The Georgian Wines of Igavi

The Georgian Wines of
Igavi

Thursday October 23th
Tasting 6pm - 9pm 
$10 to Taste - Free for Wine Club 

Food by Motorshucker 
Kitchen opens at 5pm

Happy Hours: 5-7pm
Bar Opens: 5pm
Shop Opens: 5pm


From the importer, Jenny & François

Forget about garage wineries — tucked away in the village of Zeindari, in Western Georgia’s Imereti region, sits a cow shed full of kvevri. The traditional Georgian clay vessels huddle alongside 60-year-old acacia barrels, a custom basket press made of old Georgian oak, and gleaming stainless steel tanks in this small but mighty marani, or winery, where Aidan Raftery tends to bubbling fermentations of indigenous grapes like Tsolikouri and Vanis Chkhaveri, names like incantations. 

The wines themselves are spell-binding. Raftery, who moved to Georgia from New Zealand in 2019, spent six years remodeling this ancient stone structure into a home for his vibrant, palpably living wines. He helms two labels: Igavi Wines, a grower-focused project with single-vineyards in Imereti and Lechkhumi, and Katsia da Guneba, a field blend from old vines near his winery. 
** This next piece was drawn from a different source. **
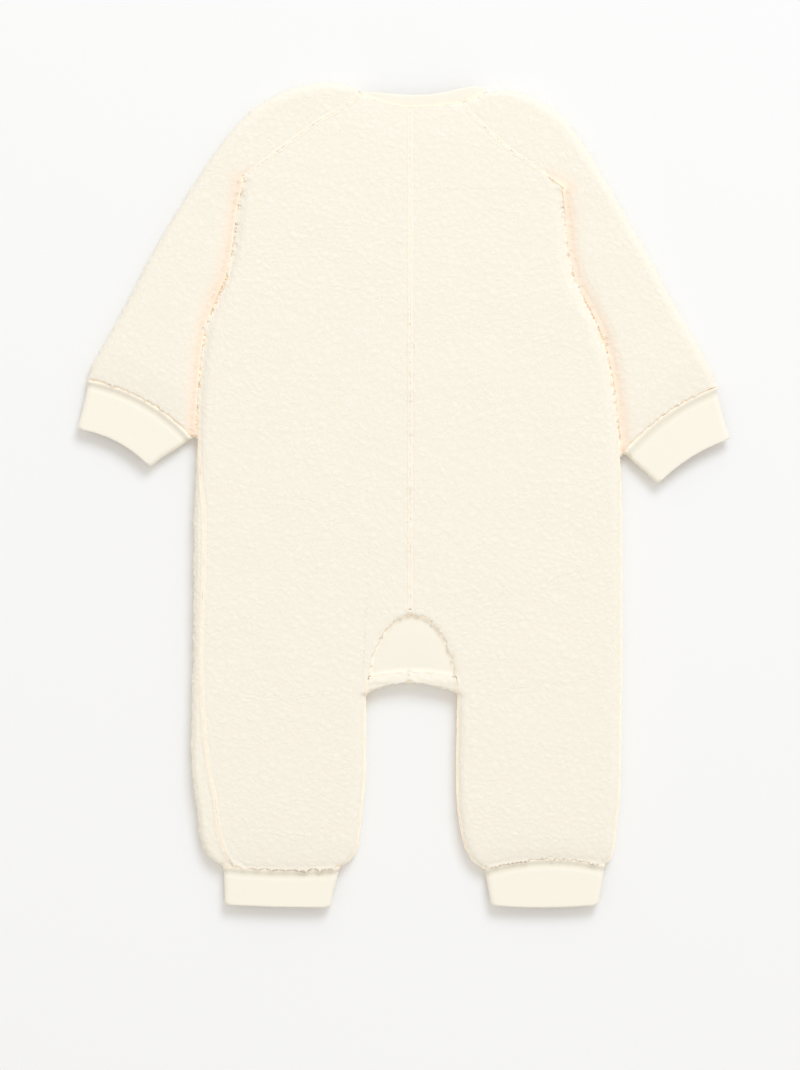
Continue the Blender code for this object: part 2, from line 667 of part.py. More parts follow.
def build_cuff(side, table):
    outer, inner = [], []
    for cuff in table[side]:
        row = Row((cuff.x, cuff.y), (cuff.inner_x, cuff.inner_y), cuff.high - cuff.low, side,
                  cuff.bow)
        outer.append(stadium(row, cuff.low, cuff.high, 0.0))
        inner.append(stadium(row, cuff.low, cuff.high, JERSEY))
    return tube_wall(outer, inner)


# ---- neckband ------------------------------------------------------------------------------
def band_section(seam, rim, z, lean):
    """Across the band, from the seam to the rim and back; lean turns it over at the sides."""
    normal = Vector((math.sin(math.radians(lean)), 0.0, math.cos(math.radians(lean))))
    half = normal * (JERSEY / 2.0)
    start = Vector((seam[0], seam[1], z))
    end = Vector((rim[0], rim[1], z))
    near = start.lerp(end, 0.12)
    far = start.lerp(end, 0.88)
    return [start + half * 0.5, near + half, far + half, end + half * 0.5,
            end - half * 0.5, far - half, near - half, start - half * 0.5]


def build_neckband():
    sections = []
    for band in BACK_BAND:
        sections.append(band_section((band.x, band.y), (band.rim_x, band.rim_y), band.z, band.lean))
    seam = [Vector(point) for point in FRONT_BAND_SEAM]
    middle = Vector((CENTRE, 285.0))
    for place, point in enumerate(seam):
        inward = (middle - point).normalized() * BAND_DEPTH
        outermost = place in (0, len(seam) - 1)
        depth = inward * (0.62 if outermost else 1.0)
        lean = 180.0 + (30.0 if place == len(seam) - 1 else -30.0 if place == 0 else 0.0)
        sections.append(band_section(point, point + depth, FRONT_BAND_Z, lean))
    return closed_band(sections)


# ---- placket and poppers -------------------------------------------------------------------
def build_placket():
    body = bmesh.new()
    bmesh.ops.create_cube(body, size=1.0)
    length = PLACKET_TOP - PLACKET_FOOT
    size = Vector((2.0 * PLACKET_HALF - GAP, length, PLACKET_THICK)) * MM
    bmesh.ops.scale(body, vec=size, verts=body.verts)
    centre = placed((CENTRE, PLACKET_FOOT + length / 2, PLACKET_FLOOR + PLACKET_THICK / 2))
    bmesh.ops.translate(body, vec=centre, verts=body.verts)
    bmesh.ops.bevel(body, geom=body.edges[:], offset=0.6 * MM, segments=2, profile=0.5,
                    affect="EDGES", material=-1)
    return body


def build_popper(index):
    body = bmesh.new()
    bmesh.ops.create_cone(body, cap_ends=True, segments=16, radius1=POPPER_RADIUS * MM,
                          radius2=POPPER_RADIUS * MM, depth=POPPER_HEIGHT * MM)
    rim = [edge for edge in body.edges if abs(edge.verts[0].co.z - edge.verts[1].co.z) < 1e-6]
    bmesh.ops.bevel(body, geom=rim, offset=0.3 * MM, segments=1, profile=0.5, affect="EDGES",
                    material=-1)
    height = PLACKET_FLOOR - GAP - POPPER_HEIGHT / 2
    place = placed((CENTRE, POPPER_TOP - POPPER_PITCH * index, height))
    bmesh.ops.translate(body, vec=place, verts=body.verts)
    return body


# ---- materials and the whole ---------------------------------------------------------------
def make_material(name, colour, roughness, metallic=0.0):
    material = bpy.data.materials.new(name)
    material.use_nodes = True
    shader = material.node_tree.nodes["Principled BSDF"]
    shader.inputs["Base Color"].default_value = (*colour, 1.0)
    shader.inputs["Roughness"].default_value = roughness
    shader.inputs["Metallic"].default_value = metallic
    return material


FLEECE = ((0.90, 0.85, 0.75), 0.95)
JERSEY_LOOK = ((0.92, 0.87, 0.78), 0.85)
POPPER_LOOK = ((0.86, 0.84, 0.80), 0.35)


def build_suit(collection):
    def add(name, body, look):
        add_object(name, body, make_material(name, *look), collection)

    for word, side in (("left", -1), ("right", 1)):
        add(f"back_{word}", build_back(side), FLEECE)
        add(f"front_{word}", build_front(side), FLEECE)
        add(f"sleeve_{word}", build_sleeve(side), FLEECE)
        add(f"cuff_wrist_{word}", build_cuff(side, WRISTS), JERSEY_LOOK)
        add(f"cuff_ankle_{word}", build_cuff(side, ANKLES), JERSEY_LOOK)
    add("gusset", build_gusset(), JERSEY_LOOK)
    add("neckband", build_neckband(), JERSEY_LOOK)
    add("placket", build_placket(), JERSEY_LOOK)
    for index in range(POPPER_COUNT):
        add(f"popper_{index + 1}", build_popper(index), POPPER_LOOK)


def main():
    for old in list(bpy.data.objects):
        bpy.data.objects.remove(old, do_unlink=True)
    collection = bpy.data.collections.new("fleece_sleepsuit")
    bpy.context.scene.collection.children.link(collection)
    build_suit(collection)


main()
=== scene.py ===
"""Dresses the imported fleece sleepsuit: its curly pile, its jersey, its press studs and its table.

Every cloth piece is its own solid from the frame, cut finer and modelled on: the fleece gets its
clumps of pile, the jersey its rolled seams and folds. Lengths in the settings are in metres.
"""

import math

import bmesh
import bpy
import numpy as np
from bpy.props import FloatProperty, FloatVectorProperty, PointerProperty
from bpy.types import Operator, Panel, PropertyGroup
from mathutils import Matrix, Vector
from mathutils.bvhtree import BVHTree


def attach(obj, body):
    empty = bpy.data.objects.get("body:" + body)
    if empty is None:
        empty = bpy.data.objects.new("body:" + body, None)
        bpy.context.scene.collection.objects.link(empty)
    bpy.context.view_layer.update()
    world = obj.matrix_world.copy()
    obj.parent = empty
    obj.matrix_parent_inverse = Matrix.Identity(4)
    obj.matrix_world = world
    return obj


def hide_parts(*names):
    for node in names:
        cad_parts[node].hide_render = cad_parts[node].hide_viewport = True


bl_info = {
    "name": "Fleece sleepsuit",
    "version": (1, 0, 0),
    "blender": (4, 5, 0),
    "location": "3D View > Sidebar > Sleepsuit",
    "description": "Curly fleece, jersey bands and press studs for a laid-out baby's sleepsuit",
    "category": "Object",
}

MM = 0.001
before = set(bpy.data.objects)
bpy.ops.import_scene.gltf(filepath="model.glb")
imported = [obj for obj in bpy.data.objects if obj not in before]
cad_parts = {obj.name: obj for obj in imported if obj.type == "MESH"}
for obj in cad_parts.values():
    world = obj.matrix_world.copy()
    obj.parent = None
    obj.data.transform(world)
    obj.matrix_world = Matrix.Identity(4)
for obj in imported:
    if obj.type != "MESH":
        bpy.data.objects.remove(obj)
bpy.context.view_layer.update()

PIXEL = 0.65 * MM           # of the photograph, on the garment
PHOTO_TALL = 1070           # pixels
VIEW_CENTRE = (-2.5 * MM, -26.0 * MM)
PILE_TOP = 8.0 * MM         # height at which the photograph's scale holds
OUTLOOK = 3.0               # from the lens to the table
SIDES = (("left", -1), ("right", 1))
FACES_UP = 0.93             # a surface that rises more than this has no neighbour beside it
SHOWN, HIDDEN, UNDER = 0, 1, 2      # kinds of face
TOUCH = 0.02 * MM
HIDDEN_GAP = 1.1 * MM       # a face closer than this to the next layer is hidden by it
TABLE_GAP = 0.8 * MM
COARSE = 9.0 * MM           # longest edge of a hidden face
HALVINGS = 7                # takes a 300 mm edge below that
SEAM_REACH = 5.0 * MM       # edges this close to each other are drawn together
SEAM_EDGE = 2.4 * MM        # width beside a seam where the pile lies level
CLEAR = 0.005 * MM          # left between two edges at a seam
SIDEWAYS = (0.25, 0.75)     # level share of a way from which an edge is drawn, and drawn wholly
MERGE = 1e-6                # two corners this close are one
NO_LENGTH = 1e-20           # keeps a sum of no normals from dividing by nothing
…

Igavi is the Georgian term for folk tale, a fitting name for a winery with a story to tell. Raftery’s winemaking journey began in 2013 in Melbourne, Australia, when he started with a proper garage winery at home, crafting a house label for his renowned bistro and natural wine bar, Persillade. In 2017, he closed the business and began importing wine, soon finding himself on a trip to wine’s supposed birthplace: Georgia. There, he later met the woman who’d go on to become his wife — Ellie Bukhaidze, whom he describes as “the most wonderful human on the whole planet.” Gushing about her, he adds, “She helps me with everything in the winery, and I’d be lost without her.” 

On that first visit — during which time he became so enamored of the country, its people, and its culture that he soon after bought a house and vineyard — he heard a particular fable which left such an impression that it ultimately inspired the name of his winery; The story goes that when young soldiers would head off to battle, they would keep a cutting from their family vineyard right beside their heart, so if they were killed in battle a vineyard would spring up around them. Honoring this tale, each of Igavi’s labels features a different artist’s interpretation of the story. 

Igavi Wines are a celebration of the local growers in Western Georgia, focused on old and unique single vineyard sites in Imereti and Lechkhumi, all of which are farmed organically and fermented with indigenous yeast. Here, the soil is primarily dark loam or loamy clay, all studded with limestone, and vines range from 20 to 120-years old. 

Imereti is an expansive and diverse wine region in Western Georgia, marked by a subtropical climate that remains warm and humid throughout the year. Lechkhumi is small by comparison, threading through the mountains in the north west of Georgia. There’s ample rain year-round, and while summers are toasty, the nights are typically quite cool. 

Raftery works primarily with a bevy of local and ancient grapes: the vineyard near his winery, which is used for the Katsia da Guneba wines, is a field blend of Tsolikouri (a softer white grape with lower acidity), as well as Tsolikouri Bazaleti (a delicate, higher acid white grape), and Vanis Chkhaveri (an aromatic light-red grape). 

In Western Georgia, wines tend to shy away from the weeks and months of maceration often seen in the country’s other winemaking regions; here, grapes are typically destemmed and direct-pressed. At the most, Raftery’s white wines will spend one day on the skins, while his reds see up to two weeks of skin contact. Almost all of his wines age for one year on the gross lees in kvevris. The wines are truly minimal intervention — they’re never fined, filtered, or produced with any additional SO2.